Being colorblind is not an effective tool to fight racism because in order to fight racism you first need to acknowledge that it exists, which means that you have to see how race matters. It is absolutely true today that even with our checks and balances, a black person may not get a job simply because he or she is black. It is called another thing and may be disguised in statements like, “well he wasn’t really qualified,” but at the root of it all is race.
I used to get annoyed with my parents because everything was reduced to race when I was growing up. If someone wasn’t nice to me, it was because I was black. If a salesperson at the store was rude, it was because we were black. I always rolled my eyes. “But we’ve come so far. Things are better now,” I thought to myself in the 90s. I thought their views were antiquated and pessimistic at best. Today in 2017 I finally understand. They were right. They are right.
As we move forward and embark on these next 4 years, I implore my fellow citizens to step outside of their bubbles and listen to what your fellow humans are saying. Really, truly, deeply listen, without judgement. Try as best as you can not to insert your own story, narrative, or view of the world into your listening. Do not discredit other’s feelings because it makes you more comfortable. Just be still and listen and try to understand.

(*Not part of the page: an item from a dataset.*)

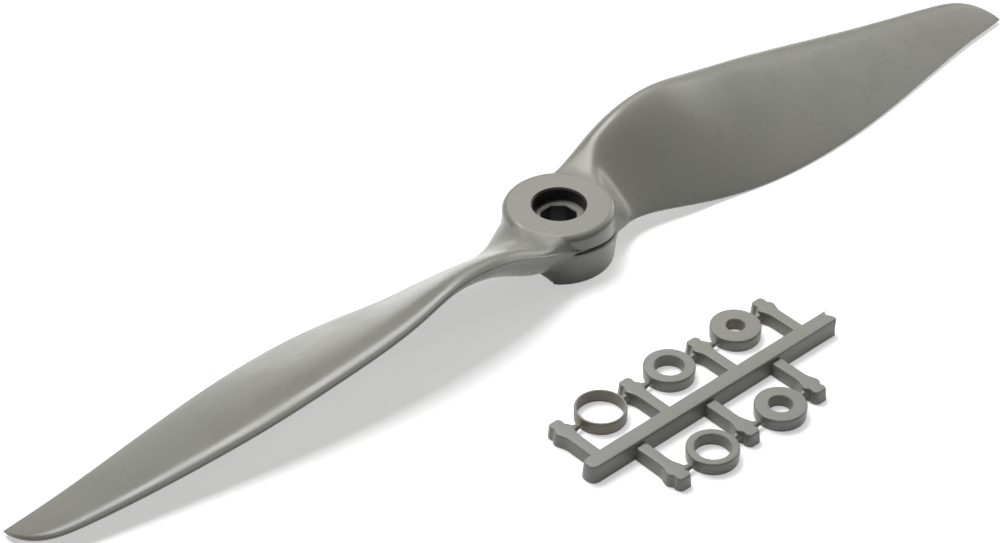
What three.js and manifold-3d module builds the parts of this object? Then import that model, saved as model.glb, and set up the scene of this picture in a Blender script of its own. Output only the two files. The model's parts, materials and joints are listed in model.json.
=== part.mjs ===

Offer support even if you don’t understand because the truth of the matter is, whether you agree or not, a lot of people are scared right now. There will be no unity if you refuse to see, acknowledge, and fight against that fear. When people feel heard and seen, they feel loved. You can’t call for one without the other. If we are truly all in this together, reach out your hand and pull someone else up with you. The work of uniting our country begins with you.